Three hundred and fifty-one years after it was established, a Warwick cemetery has been dedicated thanks to an inquiry by descendants of Stukely Westcott, followed by the research of members of the Warwick Historical Cemetery Commission.

Stukely Westcott emigrated from England to America on June 24, 1635. He lived in Salem, Mass., later moving to Providence with Roger Williams. In June of 1648, Westcott moved his family to the new settlement of Shawomet, now known as Old Warwick.

He was one of six early settlers to organize the first church in Warwick. He was chosen as a member of the Colonial Assembly eight times, and twice selected as one of the General Assistants to the Governor.

In 1663, at a Town meeting, Stukely Westcott was designated a member of a group of citizens to survey and lay out the property for a local blacksmith, a Town House, and the first public burial ground in Warwick. Westcott died on Jan. 12, 1677 in Portsmouth, R.I., where he went to escape the King Phillip’s War. Family oral history has always maintained that Stukely was buried with his wife Juliana Marchant in the “Westcott Cemetery,” also known as the first public burial ground of Warwick, adjoining his home lot and former residence.

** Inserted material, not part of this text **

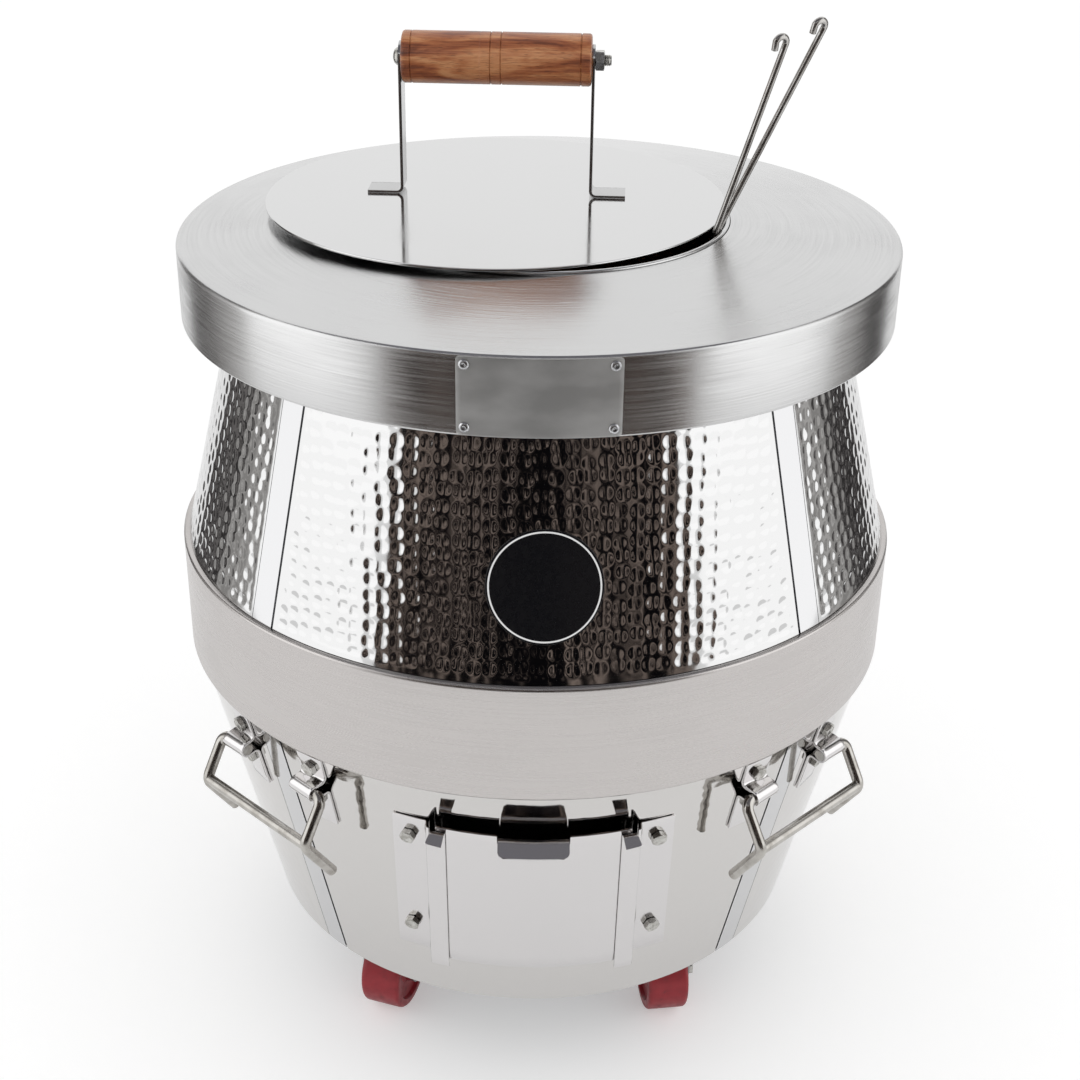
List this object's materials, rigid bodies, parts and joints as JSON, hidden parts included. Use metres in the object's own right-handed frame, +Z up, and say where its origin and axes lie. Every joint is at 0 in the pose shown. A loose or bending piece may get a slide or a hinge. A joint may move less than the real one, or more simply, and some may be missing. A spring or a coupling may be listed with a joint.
{
  "type": "clay tandoor oven",
  "caption": "Barrel-shaped steel tandoor with a clay pot inside, a lift-off lid, skewers, a sliding draught door, bail handles and swivel casters.",
  "frame": {"origin": "on the floor, on the axis of the pot and the barrel", "axes": "+Z up; -Y towards the front with the draught door and the plate; +X to the right seen from the front"},
  "size_m": [0.531, 0.5405, 0.7687],
  "materials": {
    "hammered_steel": "polished",
    "light_hammered_steel": "polished",
    "mirror_steel": "polished",
    "satin_steel": "satin",
    "mill_steel": "matte",
    "etched_plate": "satin",
    "rivet_aluminium": "satin",
    "badge_black": "gloss",
    "bolt_zinc": "polished",
    "handle_rod": "polished",
    "skewer_steel": "polished",
    "oiled_wood": "satin",
    "clay": "matte",
    "ceramic_fibre": "matte",
    "caster_zinc": "satin",
    "wheel_red": "satin"
  },
  "bodies": {
    "oven": {"top_cap": "satin_steel", "mouth_collar": "satin_steel", "upper_panel_front": "hammered_steel", "upper_panel_right": "hammered_steel", "upper_panel_back": "hammered_steel", "upper_panel_left": "hammered_steel", "upper_seam_strips": "mirror_steel", "belly_band": "satin_steel", "lower_panel_front": "light_hammered_steel", "lower_panel_right": "light_hammered_steel", "lower_panel_back": "light_hammered_steel", "lower_panel_left": "light_hammered_steel", "lower_seam_strips": "mirror_steel", "inner_frame": "mill_steel", "base_plate": "mill_steel", "clay_pot": "clay", "insulation": "ceramic_fibre", "draught_tunnel": "mill_steel", "door_guide_left": "satin_steel", "door_guide_right": "satin_steel", "door_guide_bolts": "bolt_zinc", "name_plate": "etched_plate", "plate_rivets": "rivet_aluminium", "front_badge": "badge_black", "handle_saddles": "satin_steel", "saddle_bolts": "bolt_zinc", "caster_plates": "caster_zinc", "caster_bolts": "bolt_zinc"},
    "lid": {"lid_plate": "satin_steel", "lid_strap_left": "satin_steel", "lid_strap_right": "satin_steel", "grip_bolt": "bolt_zinc", "grip_nut": "bolt_zinc"},
    "grip": {"lid_grip": "oiled_wood"},
    "skewer_short": {"skewer_short": "skewer_steel", "skewer_short_hook": "skewer_steel"},
    "skewer_long": {"skewer_long": "skewer_steel", "skewer_long_hook": "skewer_steel"},
    "draught_door": {"draught_door": "satin_steel"},
    "handle_front_left": {"handle_front_left": "handle_rod"},
    "handle_front_right": {"handle_front_right": "handle_rod"},
    "handle_rear_left": {"handle_rear_left": "handle_rod"},
    "handle_rear_right": {"handle_rear_right": "handle_rod"},
    "caster_front_left": {"caster_fork_front_left": "caster_zinc", "caster_axle_front_left": "caster_zinc"},
    "wheel_front_left": {"caster_wheel_front_left": "wheel_red"},
    "caster_front_right": {"caster_fork_front_right": "caster_zinc", "caster_axle_front_right": "caster_zinc"},
    "wheel_front_right": {"caster_wheel_front_right": "wheel_red"},
    "caster_rear_left": {"caster_fork_rear_left": "caster_zinc", "caster_axle_rear_left": "caster_zinc"},
    "wheel_rear_left": {"caster_wheel_rear_left": "wheel_red"},
    "caster_rear_right": {"caster_fork_rear_right": "caster_zinc", "caster_axle_rear_right": "caster_zinc"},
    "wheel_rear_right": {"caster_wheel_rear_right": "wheel_red"}
  },
  "joints": [
    {"name": "lid_lift", "type": "slide", "parent": "oven", "child": "lid", "axis": [0, 0, 1], "range_m": [0, 0.3]},
    {"name": "grip_spin", "type": "hinge", "parent": "lid", "child": "grip", "pos_m": [-0.03065, 0.03879, 0.7192], "axis": [0.9986, -0.0523, 0], "continuous": true},
    {"name": "skewer_short_pull", "type": "slide", "parent": "oven", "child": "skewer_short", "axis": [0.2675, -0.1032, 0.958], "range_m": [0, 0.55]},
    {"name": "skewer_long_pull", "type": "slide", "parent": "oven", "child": "skewer_long", "axis": [0.3786, -0.1238, 0.9172], "range_m": [0, 0.55]},
    {"name": "draught_door_slide", "type": "slide", "parent": "oven", "child": "draught_door", "axis": [0, -0.2279, 0.9737], "range_m": [0, 0.1]},
    {"name": "handle_front_left_hinge", "type": "hinge", "parent": "oven", "child": "handle_front_left", "pos_m": [-0.18407, -0.18731, 0.27627], "axis": [-0.7133, 0.7009, 0], "range_deg": [-14, 112]},
    {"name": "handle_front_right_hinge", "type": "hinge", "parent": "oven", "child": "handle_front_right", "pos_m": [0.18407, -0.18731, 0.27627], "axis": [-0.7133, -0.7009, 0], "range_deg": [-14, 112]},
    {"name": "handle_rear_left_hinge", "type": "hinge", "parent": "oven", "child": "handle_rear_left", "pos_m": [-0.18407, 0.18731, 0.27627], "axis": [0.7133, 0.7009, 0], "range_deg": [-14, 112]},
    {"name": "handle_rear_right_hinge", "type": "hinge", "parent": "oven", "child": "handle_rear_right", "pos_m": [0.18407, 0.18731, 0.27627], "axis": [0.7133, -0.7009, 0], "range_deg": [-14, 112]},
    {"name": "caster_front_left_swivel", "type": "hinge", "parent": "oven", "child": "caster_front_left", "pos_m": [-0.102, -0.089, 0.07], "axis": [0, 0, 1], "continuous": true},
    {"name": "wheel_front_left_roll", "type": "hinge", "parent": "caster_front_left", "child": "wheel_front_left", "pos_m": [-0.10916, -0.1098, 0.032], "axis": [0.9455, -0.3256, 0], "continuous": true},
    {"name": "caster_front_right_swivel", "type": "hinge", "parent": "oven", "child": "caster_front_right", "pos_m": [0.102, -0.089, 0.07], "axis": [0, 0, 1], "continuous": true},
    {"name": "wheel_front_right_roll", "type": "hinge", "parent": "caster_front_right", "child": "wheel_front_right", "pos_m": [0.10506, -0.11079, 0.032], "axis": [0.9903, 0.1392, 0], "continuous": true},
    {"name": "caster_rear_left_swivel", "type": "hinge", "parent": "oven", "child": "caster_rear_left", "pos_m": [-0.102, 0.089, 0.07], "axis": [0, 0, 1], "continuous": true},
    {"name": "wheel_rear_left_roll", "type": "hinge", "parent": "caster_rear_left", "child": "wheel_rear_left", "pos_m": [-0.09856, 0.11073, 0.032], "axis": [-0.9877, 0.1564, 0], "continuous": true},
    {"name": "caster_rear_right_swivel", "type": "hinge", "parent": "oven", "child": "caster_rear_right", "pos_m": [0.102, 0.089, 0.07], "axis": [0, 0, 1], "continuous": true},
    {"name": "wheel_rear_right_roll", "type": "hinge", "parent": "caster_rear_right", "child": "wheel_rear_right", "pos_m": [0.09305, 0.1091, 0.032], "axis": [-0.9135, -0.4067, 0], "continuous": true}
  ]
}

In the fall of 2013 the Warwick Historical Society was contacted by the Westcott Family Association historian Betty Acker. Acker had Westcott memorabilia in her possession and wanted to find a home for it in Warwick. The president of the Warwick Historical Society, Felicia Gardella, began her research to find any other Westcott material that had been collected in previous years. She discovered that Oliver Payson Fuller’s “History of Warwick,” first published in 1875, identified the location of the Westcott Cemetery on Feb 20, 1663 with a lot for a town house adjoining “ye buryings place layd out for ye towne is eight poles square, joining to ye western end of Peter Burzecott’s aker of land.”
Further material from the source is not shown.